Begin with the line that contains "never points in." and end with the line that contains "cad_parts[node].hide_render = cad_parts[node].hide_viewport": copy that span of lines exactly, and nothing outside it.

Given data>
** Start **

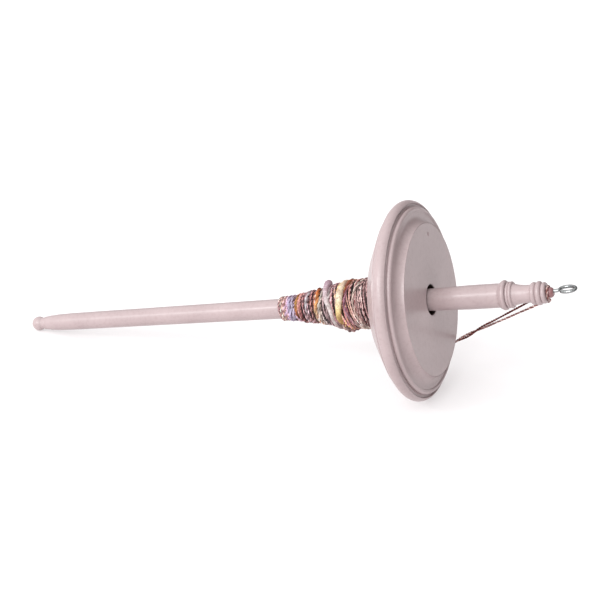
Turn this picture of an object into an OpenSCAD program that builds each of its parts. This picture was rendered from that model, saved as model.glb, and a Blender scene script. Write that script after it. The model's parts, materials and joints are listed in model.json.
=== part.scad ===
// Top-whorl drop spindle with a cop of spun yarn and its hitched leader.
// It lies at rest on the whorl's rim and on the ball at the foot of the shaft.
// Every piece is drawn along +Z, from the foot to the hook, with Z = 0 where the whorl is widest,
// and lay() then sets it down: row Z is up, the floor is Z = 0, the hook end points to +X.

/* [Whorl] */
// Diameter of the whorl at its rim, mm
whorl_d = 90; // [80:0.5:100]
// Radius of the rounded rim, mm
rim_round = 3.2; // [2.5:0.1:4]
// Diameter of the flat front face, mm
face_d = 68.6; // [60:0.1:74]
// Height of the front face above the widest plane, mm
face_z = 8; // [7:0.5:10]
// Depth of the back face below the widest plane, mm
back_z = 11.5; // [9:0.5:14]
// Diameter of the flat back face, mm
back_d = 57.2; // [50:0.1:64]
// Diameter of the hole through the whorl, mm
bore_d = 13.5; // [13:0.1:14]

/* [Shaft] */
// Distance from the widest plane down to the tip of the ball, mm
foot_len = 195.8; // [160:0.1:220]
// Diameter of the ball at the foot, mm
ball_d = 6.7; // [6:0.1:9]
// Diameter of the shaft under the cop, mm
shaft_d = 9.4; // [8:0.1:11]
// Diameter of the shaft between the whorl and the beads, mm
top_d = 10.8; // [9:0.1:12]
// Radial clearance between the seat and the whorl's hole, mm
seat_gap = 0.05; // [0.02:0.01:0.1]

/* [Hook] */
// Diameter of the hook's wire, mm
wire_d = 1.6; // [1.4:0.1:2]
// Outside length of the hook's oval ring, mm
hook_d = 8.8; // [8:0.1:11]
// Outside width of the hook's oval ring, mm
hook_w = 6.4; // [5.6:0.1:8]
// How far the hook is screwed round from the floor side, degrees
hook_turn = 98; // [0:1:359]
// How far the hook is screwed in off the shaft's centre, mm
hook_side = 0.6; // [0:0.1:0.6]

/* [Yarn] */
// Largest diameter of the wound cop, mm
cop_d = 23; // [12:0.5:40]
// Diameter of one strand of the leader, mm
strand_d = 1; // [0.8:0.1:1.4]

/* [Output] */
// Sub-part to draw

/* [Hidden] */
$fn = 96;
e = 0.01;
rim_r = whorl_d / 2;
rim_ring = rim_r - rim_round;
face_r = face_d / 2;
back_r = back_d / 2;
bore_r = bore_d / 2;
// Groove between the rim and the bead, ledge in front of the bead, and the cove up to the face.
groove_z = 2.5;
ledge_z = 4.1;
cove_r = face_z - ledge_z + 0.1;
ball_r = ball_d / 2;
ball_z = ball_r - foot_len;
// The collar the whorl rests on, and the close-fitting seat above it.
collar_r = 7.9;
collar_z = 3.2;
seat_r = bore_r - seat_gap;
seat_top = -1;
top_r = top_d / 2;
wire_r = wire_d / 2;
hook_ring = hook_d / 2 - wire_r;
hook_z = 70.5;
hook_oval = (hook_w / 2 - wire_r) / hook_ring;
// The ring stands off the shank's line, and a small bend leads the wire out to it.
hook_off = 1.3;
bend_r = 1.6;
bend_turn = acos((bend_r - hook_off) / (bend_r + hook_ring));
ring_turn = 312;
ring_step = 12;
bend_z = hook_z - (bend_r + hook_ring) * sin(bend_turn);
thread_z = 49;
thread_pitch = 1;
thread_n = 12;
thread_top = thread_z + thread_n * thread_pitch;
nose_z = 64.4;
cop_r = cop_d / 2;

// The tilt at which the rim and the ball both touch the floor, and the height of the widest plane.
reach = norm([rim_ring, ball_z]);
tilt = asin((rim_round - ball_r) / reach) + atan(rim_ring / -ball_z);
axis_h = rim_ring * cos(tilt) + rim_round;
// The row's origin is under the middle of the box around the whole spindle.
low_x = ball_z * cos(tilt) - ball_r;
// The off-centre hole lies this many degrees round from the floor side.
side_turn = 158;
hook_x = hook_side * cos(side_turn);
hook_y = hook_side * sin(side_turn);
hook_lean = hook_oval * cos(hook_turn) * sin(tilt);
high_x = hook_z * cos(tilt) + hook_x * sin(tilt) + hook_off * hook_lean
    + hook_ring * norm([cos(tilt), hook_lean]) + wire_r;
mid_x = (low_x + high_x) / 2;

// The leader's route as [distance from the axis, degrees round the axis from the floor side, height]:
// out of the cop, over the back of the whorl, round the rim, up to the beads, once round the nose,
// and the same way back beside itself.
route_up = [
    [11.6, -40, -14.4], [13.4, -8, -13.8], [16, 8, -13.4], [20, 21, -12.9], [24.5, 28, -12.5],
    [29, 33, -12.3], [32, 35.5, -10.6], [36, 38, -8.4], [40, 40, -6.2], [43.3, 41, -4.3],
    [45, 41, -2.8], [45.8, 41, -0.4], [45.4, 41, 1.6], [40.6, 41.2, 8.3], [35.8, 41.4, 15.2],
    [31, 41.8, 21.9], [25.9, 41.1, 29.1], [20.9, 40, 36.4], [15.8, 38.3, 43.6], [10.8, 35, 50.9],
    [5.9, 26, 58.1], [5.7, 24, 59.4], [5.5, 22, 60.4], [5.2, 20, 61.1], [4.7, 17, 61.6],
    [4, 12, 62], [3.3, 4, 62.2]
];
route_nose = [for (turn = [-10 : -19 : -238]) [2.85, turn, 62.2]];
route_down = [
    [3.3, 108, 62.2], [4, 98, 62], [4.7, 90, 61.6], [5.2, 83, 61.1], [5.5, 77, 60.4],
    [5.7, 70, 59.4], [5.9, 64, 58.1], [11.2, 52, 50.2], [15.9, 48.3, 43.4], [20.7, 46.2, 36.6],
    [25.5, 44.9, 29.9], [30.2, 44.1, 23.1], [35.4, 43.4, 15.7], [40.6, 42.9, 8.4],
    [45.4, 42.5, 1.6], [45.8, 42.5, -0.4], [45, 42.5, -2.8], [43.3, 42.5, -4.3],
    [40, 42.2, -6.2], [36, 40.8, -8.4], [32, 38.8, -10.6], [29, 36.6, -12.3],
    [24.5, 32.2, -12.9], [20, 25.6, -13.8], [16, 14.5, -14.8], [13.8, 1, -15.6], [12.3, -30, -16.4]
];
route = concat(route_up, route_nose, route_down);

// Sets a piece that was drawn along +Z down on the floor.
module lay() {
    translate([-mid_x, 0, axis_h])
        rotate([0, 90 - tilt, 0])
            children();
}

// Keeps the half of an outline that may be turned about the axis.
module turned(low, high) {
    rotate_extrude()
        intersection() {
            translate([0, low])
                square([rim_r + 1, high - low]);
            children();
        }
}

// Outline of the shaft from the ball to the collar under the whorl.
module lower_outline() {
    translate([0, ball_z])
        circle(r = ball_r);
    translate([0, ball_z])
        square([2.7, 4.4]);
    translate([2.2, -188.6])
        circle(r = 0.8);
    polygon([
        [0, -188.2], [3.05, -188.2], [3.45, -185.5], [3.75, -181.5], [3.95, -175], [4.05, -162],
        [4.15, -142], [4.3, -117], [4.5, -80], [shaft_d / 2, -50], [shaft_d / 2 + 0.2, -20],
        [collar_r - 0.6, -back_z - collar_z], [collar_r, -back_z - collar_z + 0.6],
        [collar_r, -back_z - seat_gap], [0, -back_z - seat_gap]
    ]);
}

// Outline of the seat and of the plain length above the whorl.
module upper_outline() {
    polygon([
        [0, -back_z - 1], [seat_r, -back_z - 1], [seat_r, seat_top - 0.6], [seat_r - 0.6, seat_top],
        [4.9, seat_top], [4.9, 4], [5.1, 14], [top_r, 26], [top_r, 41], [0, 41]
    ]);
}

// Outline of the turned beads and of the nose that holds the hook.
module bead_outline() {
    translate([5.1, 40.5])
        circle(r = 0.6);
    polygon([[5.1, 40.2], [5.6, 40.2], [6.53, 41.7], [5.1, 42.3]]);
    translate([5.55, 42.3])
        circle(r = 1.15);
    translate([5.25, 44.35])
        circle(r = 0.65);
    translate([5.2, 45.6])
        circle(r = 0.75);
    polygon([
        [0, 41], [5.1, 41], [5.1, 46], [4.8, 46.9], [4.5, 48], [4.2, 49.5], [4, 51.4], [3.95, 53.4],
        [4.05, 54.4], [4.05, 60], [3.3, 61.4], [2.3, 61.6], [2.3, 62.8], [2.45, 62.95], [2.35, 63.3],
        [2.1, 63.8], [1.75, 64.2], [1.5, nose_z], [0, nose_z]
    ]);
    translate([3.75, 55.65])
        circle(r = 1.3);
    translate([4.1, 58.1])
        circle(r = 1.25);
    translate([3.7, 60.35])
        circle(r = 1.05);
}

// Turned shaft with the drilled hole that takes the hook's thread.
module shaft() {
    color("#d3c3c2")
        lay()
            difference() {
                turned(-foot_len - 1, nose_z) {
                    lower_outline();
                    upper_outline();
                    bead_outline();
                }
                translate([hook_x, hook_y, thread_z - 2])
                    cylinder(r = wire_r + 0.02, h = nose_z - thread_z + 3);
            }
}

// Outline of the whorl: rounded rim, sloping back, groove, bead, ledge, cove and face.
module whorl_outline() {
    difference() {
        union() {
            intersection() {
                translate([rim_ring, 0])
                    circle(r = rim_round);
                translate([rim_ring - 2 * rim_round, -2 * rim_round])
                    square([4 * rim_round, 2 * rim_round + groove_z]);
            }
            polygon([
                [bore_r + 0.4, -back_z], [back_r - 0.5, -back_z], [back_r + 0.4, -back_z + 0.25],
                [rim_ring - 0.6, -4.4], [rim_ring - 0.6, groove_z], [rim_ring - 1.6, ledge_z],
                [face_r, ledge_z], [face_r, face_z - 0.2], [face_r - 0.2, face_z],
                [bore_r + 0.4, face_z], [bore_r, face_z - 0.4], [bore_r, -back_z + 0.4]
            ]);
            translate([rim_ring - 1.2, 3.35])
                circle(r = 1.2);
        }
        translate([rim_ring + 0.9, groove_z])
            circle(r = 0.8);
    }
    difference() {
        translate([face_r - e, ledge_z - e])
            square([cove_r + e, cove_r - 0.1 + e]);
        translate([face_r + cove_r, face_z + 0.1])
            circle(r = cove_r);
    }
}

// Turned whorl with the small pit in its face.
module whorl() {
    color("#d3c3c2")
        lay()
            difference() {
                turned(-back_z, face_z)
                    whorl_outline();
                translate([-27.2, 10.8, face_z - 0.7])
                    cylinder(r1 = 0.5, r2 = 1.2, h = 0.8);
            }
}

// Centreline of the wire above its thread: shank, small bend and almost closed ring.
function hook_route() = concat(
    [[0, 0, thread_top], [0, 0, (thread_top + bend_z) / 2]],
    [for (t = [0 : bend_turn / 6 : bend_turn])
        [hook_oval * bend_r * (1 - cos(t)), 0, bend_z + bend_r * sin(t)]],
    [for (t = [ring_step : ring_step : ring_turn]) [
        hook_oval * (hook_off + hook_ring * cos(bend_turn - t)), 0,
        hook_z - hook_ring * sin(bend_turn - t)
    ]]
);

// Wire hook: threaded point, plain shank, small bend and almost closed ring.
module hook() {
    color("#c8cacc")
        lay()
            translate([hook_x, hook_y, 0])
            rotate([0, 0, hook_turn]) {
                turned(thread_z - 1.5, thread_top + 1) {
                    polygon([
                        [0, thread_z - 1.5], [0.6, thread_z], [0.6, thread_top + 1],
                        [0, thread_top + 1]
                    ]);
                    for (i = [0 : thread_n - 1])
                        translate([0, thread_z + i * thread_pitch])
                            polygon([[0, 0], [0.6, 0], [wire_r, 0.5], [0.6, 1], [0, 1]]);
                }
                strand(hook_route(), wire_r, 16, [0, 1, 0]);
            }
}

// Yarn wound under the whorl, as the outside of the whole cop.
module cop() {
    color("#b58f80")
        lay()
            difference() {
                rotate_extrude()
                    polygon([
                        [4, -64.6], [5.2, -64.6], [5.7, -61], [6, -57], [6.6, -53.5], [7.4, -50],
                        [8, -46], [8.9, -41.5], [9.7, -37.5], [10.6, -34], [11, -30], [11.4, -25],
                        [cop_r, -20], [cop_r, -16], [cop_r - 0.8, -14.2], [cop_r - 2.4, -13],
                        [4, -13]
                    ]);
                rotate_extrude()
                    polygon([
                        [0, -70], [4.62, -70], [shaft_d / 2 + 0.05, -50], [shaft_d / 2 + 0.25, -20],
                        [collar_r - 0.55, -back_z - collar_z - 0.05], [collar_r + 0.05, -14.2],
                        [collar_r + 0.05, -12], [0, -12]
                    ]);
            }
}

// A point of the leader's route in the spindle's own frame.
function place(p) = [p[0] * cos(p[1]), p[0] * sin(p[1]), p[2]];
function unit(v) = v / norm(v);
// One ring of a round strand, square to its route at point i.
function ring(path, i, radius, sides, level) =
    let (
        last = len(path) - 1,
        along = unit(path[min(i + 1, last)] - path[max(i - 1, 0)]),
        side = unit(cross(along, level)),
        rise = cross(side, along)
    )
    [for (k = [0 : sides - 1])
        path[i] + radius * (cos(k * 360 / sides) * side + sin(k * 360 / sides) * rise)];

// A round strand swept along a route; level is a direction the route never points in.
module strand(path, radius, sides, level) {
    count = len(path);
    rings = [for (i = [0 : count - 1]) ring(path, i, radius, sides, level)];
    walls = [
        for (i = [0 : count - 2])
            for (k = [0 : sides - 1])
                [
                    i * sides + k, i * sides + (k + 1) % sides,
                    (i + 1) * sides + (k + 1) % sides, (i + 1) * sides + k
                ]
    ];
    first_cap = [[for (k = [sides - 1 : -1 : 0]) k]];
    last_cap = [[for (k = [0 : sides - 1]) (count - 1) * sides + k]];
    polyhedron(
        points = [for (r = rings) for (p = r) p],
        faces = concat(walls, first_cap, last_cap)
    );
}

// Looped leader yarn, up to the nose, round it and back down.
module leader() {
    color("#a06a5c")
        lay()
            strand([for (p = route) place(p)], strand_d / 2, 8, [0.36, -0.48, 0.8]);
}

shaft();
whorl();
hook();
cop();
leader();
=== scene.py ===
"""Looks of the drop spindle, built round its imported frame: painted turned wood, bright wire hook,
hand-spun yarn wound into a cop, and the looped leader that runs over the whorl's rim to the nose."""

import json
import math

import bpy
import numpy as np
from mathutils import Matrix, Vector


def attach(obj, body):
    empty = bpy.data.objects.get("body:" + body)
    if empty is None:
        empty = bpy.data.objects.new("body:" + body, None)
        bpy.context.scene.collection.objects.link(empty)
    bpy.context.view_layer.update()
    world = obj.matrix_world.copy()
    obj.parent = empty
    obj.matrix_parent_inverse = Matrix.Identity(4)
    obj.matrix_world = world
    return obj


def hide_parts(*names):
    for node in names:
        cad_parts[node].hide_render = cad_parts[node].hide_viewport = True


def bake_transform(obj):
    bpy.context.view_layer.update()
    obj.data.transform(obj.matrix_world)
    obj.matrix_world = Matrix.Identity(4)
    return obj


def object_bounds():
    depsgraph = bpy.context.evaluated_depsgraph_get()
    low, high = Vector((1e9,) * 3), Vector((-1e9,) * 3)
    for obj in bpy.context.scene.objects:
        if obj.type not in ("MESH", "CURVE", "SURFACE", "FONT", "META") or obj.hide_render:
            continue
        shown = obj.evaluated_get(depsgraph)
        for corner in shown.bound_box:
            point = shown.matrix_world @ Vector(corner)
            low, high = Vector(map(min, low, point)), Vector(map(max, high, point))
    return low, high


MM = 0.001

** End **

The response>
// A round strand swept along a route; level is a direction the route never points in.
module strand(path, radius, sides, level) {
    count = len(path);
    rings = [for (i = [0 : count - 1]) ring(path, i, radius, sides, level)];
    walls = [
        for (i = [0 : count - 2])
            for (k = [0 : sides - 1])
                [
                    i * sides + k, i * sides + (k + 1) % sides,
                    (i + 1) * sides + (k + 1) % sides, (i + 1) * sides + k
                ]
    ];
    first_cap = [[for (k = [sides - 1 : -1 : 0]) k]];
    last_cap = [[for (k = [0 : sides - 1]) (count - 1) * sides + k]];
    polyhedron(
        points = [for (r = rings) for (p = r) p],
        faces = concat(walls, first_cap, last_cap)
    );
}

// Looped leader yarn, up to the nose, round it and back down.
module leader() {
    color("#a06a5c")
        lay()
            strand([for (p = route) place(p)], strand_d / 2, 8, [0.36, -0.48, 0.8]);
}

shaft();
whorl();
hook();
cop();
leader();
=== scene.py ===
"""Looks of the drop spindle, built round its imported frame: painted turned wood, bright wire hook,
hand-spun yarn wound into a cop, and the looped leader that runs over the whorl's rim to the nose."""

import json
import math

import bpy
import numpy as np
from mathutils import Matrix, Vector


def attach(obj, body):
    empty = bpy.data.objects.get("body:" + body)
    if empty is None:
        empty = bpy.data.objects.new("body:" + body, None)
        bpy.context.scene.collection.objects.link(empty)
    bpy.context.view_layer.update()
    world = obj.matrix_world.copy()
    obj.parent = empty
    obj.matrix_parent_inverse = Matrix.Identity(4)
    obj.matrix_world = world
    return obj


def hide_parts(*names):
    for node in names:
        cad_parts[node].hide_render = cad_parts[node].hide_viewport = True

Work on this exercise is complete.